** Stated exercise **
Return verbatim everything from the first line through the line that contains "slot_pitch = 7; // [6.4:0.2:9]", and stop there.

____________

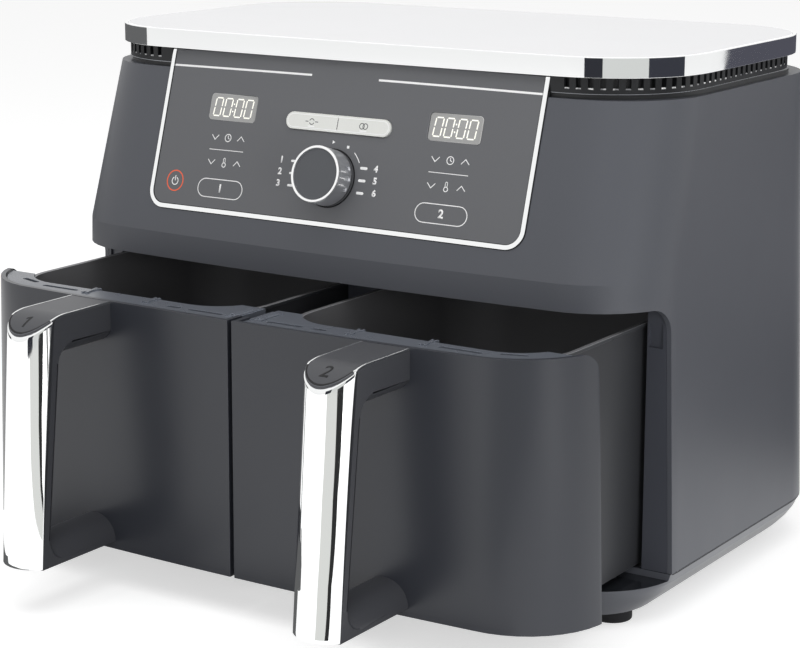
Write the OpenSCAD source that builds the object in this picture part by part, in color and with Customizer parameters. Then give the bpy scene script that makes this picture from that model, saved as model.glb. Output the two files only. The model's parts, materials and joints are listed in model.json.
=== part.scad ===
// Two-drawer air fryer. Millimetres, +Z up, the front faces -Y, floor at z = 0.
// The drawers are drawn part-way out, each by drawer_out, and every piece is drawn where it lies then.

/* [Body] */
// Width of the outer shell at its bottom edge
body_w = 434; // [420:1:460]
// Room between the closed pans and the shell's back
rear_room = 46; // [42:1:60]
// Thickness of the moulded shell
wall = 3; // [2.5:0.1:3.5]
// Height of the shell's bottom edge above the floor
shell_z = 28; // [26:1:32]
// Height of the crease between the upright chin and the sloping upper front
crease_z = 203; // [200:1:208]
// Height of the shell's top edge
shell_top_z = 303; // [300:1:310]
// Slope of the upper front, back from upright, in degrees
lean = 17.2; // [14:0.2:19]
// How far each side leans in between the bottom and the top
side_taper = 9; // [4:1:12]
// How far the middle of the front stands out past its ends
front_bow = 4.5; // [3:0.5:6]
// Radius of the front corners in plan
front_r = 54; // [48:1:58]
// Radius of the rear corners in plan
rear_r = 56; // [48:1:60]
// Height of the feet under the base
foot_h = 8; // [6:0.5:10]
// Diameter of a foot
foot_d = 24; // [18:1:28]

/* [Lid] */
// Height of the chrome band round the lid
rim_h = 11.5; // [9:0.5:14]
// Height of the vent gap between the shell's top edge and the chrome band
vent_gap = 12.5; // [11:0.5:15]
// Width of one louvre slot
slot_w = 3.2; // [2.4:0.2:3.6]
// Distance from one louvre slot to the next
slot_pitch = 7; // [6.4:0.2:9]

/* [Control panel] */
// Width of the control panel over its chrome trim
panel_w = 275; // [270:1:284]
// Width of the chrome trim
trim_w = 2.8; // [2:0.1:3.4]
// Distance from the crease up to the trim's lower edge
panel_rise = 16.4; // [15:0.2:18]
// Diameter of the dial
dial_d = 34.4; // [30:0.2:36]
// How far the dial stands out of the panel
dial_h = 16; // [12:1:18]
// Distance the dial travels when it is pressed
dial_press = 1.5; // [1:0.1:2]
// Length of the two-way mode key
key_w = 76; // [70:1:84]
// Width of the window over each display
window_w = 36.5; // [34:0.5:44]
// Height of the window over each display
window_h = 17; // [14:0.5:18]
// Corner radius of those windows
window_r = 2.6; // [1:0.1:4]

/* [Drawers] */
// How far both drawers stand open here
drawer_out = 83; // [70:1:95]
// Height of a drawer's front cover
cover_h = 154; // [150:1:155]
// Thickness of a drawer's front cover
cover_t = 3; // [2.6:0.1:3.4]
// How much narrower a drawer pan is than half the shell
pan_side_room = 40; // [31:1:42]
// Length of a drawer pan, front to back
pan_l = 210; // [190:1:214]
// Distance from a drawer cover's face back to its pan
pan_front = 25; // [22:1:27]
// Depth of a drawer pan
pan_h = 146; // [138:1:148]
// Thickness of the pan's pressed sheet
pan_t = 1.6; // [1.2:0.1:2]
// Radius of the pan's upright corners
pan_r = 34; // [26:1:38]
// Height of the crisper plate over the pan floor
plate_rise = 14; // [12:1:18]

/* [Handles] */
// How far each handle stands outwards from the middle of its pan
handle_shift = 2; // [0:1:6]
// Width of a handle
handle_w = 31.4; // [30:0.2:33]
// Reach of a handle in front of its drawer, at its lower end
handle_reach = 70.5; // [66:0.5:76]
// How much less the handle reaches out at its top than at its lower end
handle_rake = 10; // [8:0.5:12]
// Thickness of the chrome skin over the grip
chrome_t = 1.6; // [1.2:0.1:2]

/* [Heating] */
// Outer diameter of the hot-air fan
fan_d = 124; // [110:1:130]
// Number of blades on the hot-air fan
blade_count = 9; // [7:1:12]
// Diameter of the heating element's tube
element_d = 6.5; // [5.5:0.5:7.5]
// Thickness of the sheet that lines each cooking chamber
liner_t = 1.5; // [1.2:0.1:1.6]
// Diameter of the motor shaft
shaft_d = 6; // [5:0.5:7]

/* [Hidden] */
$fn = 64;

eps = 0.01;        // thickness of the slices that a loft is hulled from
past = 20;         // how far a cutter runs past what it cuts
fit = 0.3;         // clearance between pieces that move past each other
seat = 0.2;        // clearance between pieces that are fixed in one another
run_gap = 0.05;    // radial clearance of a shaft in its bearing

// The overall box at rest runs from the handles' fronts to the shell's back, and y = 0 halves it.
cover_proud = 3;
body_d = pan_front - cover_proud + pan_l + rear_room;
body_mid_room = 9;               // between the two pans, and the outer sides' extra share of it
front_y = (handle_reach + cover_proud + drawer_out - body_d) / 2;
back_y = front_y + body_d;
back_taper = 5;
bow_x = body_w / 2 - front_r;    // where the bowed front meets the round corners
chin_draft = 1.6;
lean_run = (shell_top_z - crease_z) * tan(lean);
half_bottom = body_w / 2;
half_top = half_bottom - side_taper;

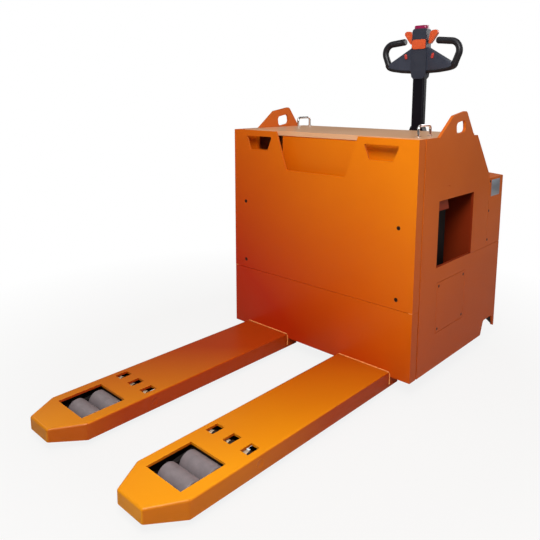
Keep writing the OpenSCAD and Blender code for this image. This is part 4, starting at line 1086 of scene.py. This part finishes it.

____________

** Written reply **
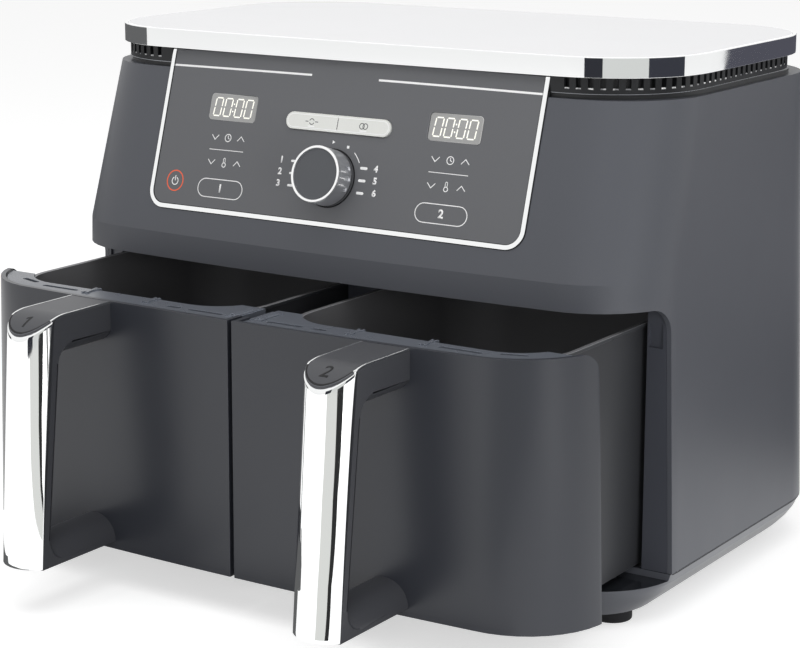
Write the OpenSCAD source that builds the object in this picture part by part, in color and with Customizer parameters. Then give the bpy scene script that makes this picture from that model, saved as model.glb. Output the two files only. The model's parts, materials and joints are listed in model.json.
=== part.scad ===
// Two-drawer air fryer. Millimetres, +Z up, the front faces -Y, floor at z = 0.
// The drawers are drawn part-way out, each by drawer_out, and every piece is drawn where it lies then.

/* [Body] */
// Width of the outer shell at its bottom edge
body_w = 434; // [420:1:460]
// Room between the closed pans and the shell's back
rear_room = 46; // [42:1:60]
// Thickness of the moulded shell
wall = 3; // [2.5:0.1:3.5]
// Height of the shell's bottom edge above the floor
shell_z = 28; // [26:1:32]
// Height of the crease between the upright chin and the sloping upper front
crease_z = 203; // [200:1:208]
// Height of the shell's top edge
shell_top_z = 303; // [300:1:310]
// Slope of the upper front, back from upright, in degrees
lean = 17.2; // [14:0.2:19]
// How far each side leans in between the bottom and the top
side_taper = 9; // [4:1:12]
// How far the middle of the front stands out past its ends
front_bow = 4.5; // [3:0.5:6]
// Radius of the front corners in plan
front_r = 54; // [48:1:58]
// Radius of the rear corners in plan
rear_r = 56; // [48:1:60]
// Height of the feet under the base
foot_h = 8; // [6:0.5:10]
// Diameter of a foot
foot_d = 24; // [18:1:28]

/* [Lid] */
// Height of the chrome band round the lid
rim_h = 11.5; // [9:0.5:14]
// Height of the vent gap between the shell's top edge and the chrome band
vent_gap = 12.5; // [11:0.5:15]
// Width of one louvre slot
slot_w = 3.2; // [2.4:0.2:3.6]
// Distance from one louvre slot to the next
slot_pitch = 7; // [6.4:0.2:9]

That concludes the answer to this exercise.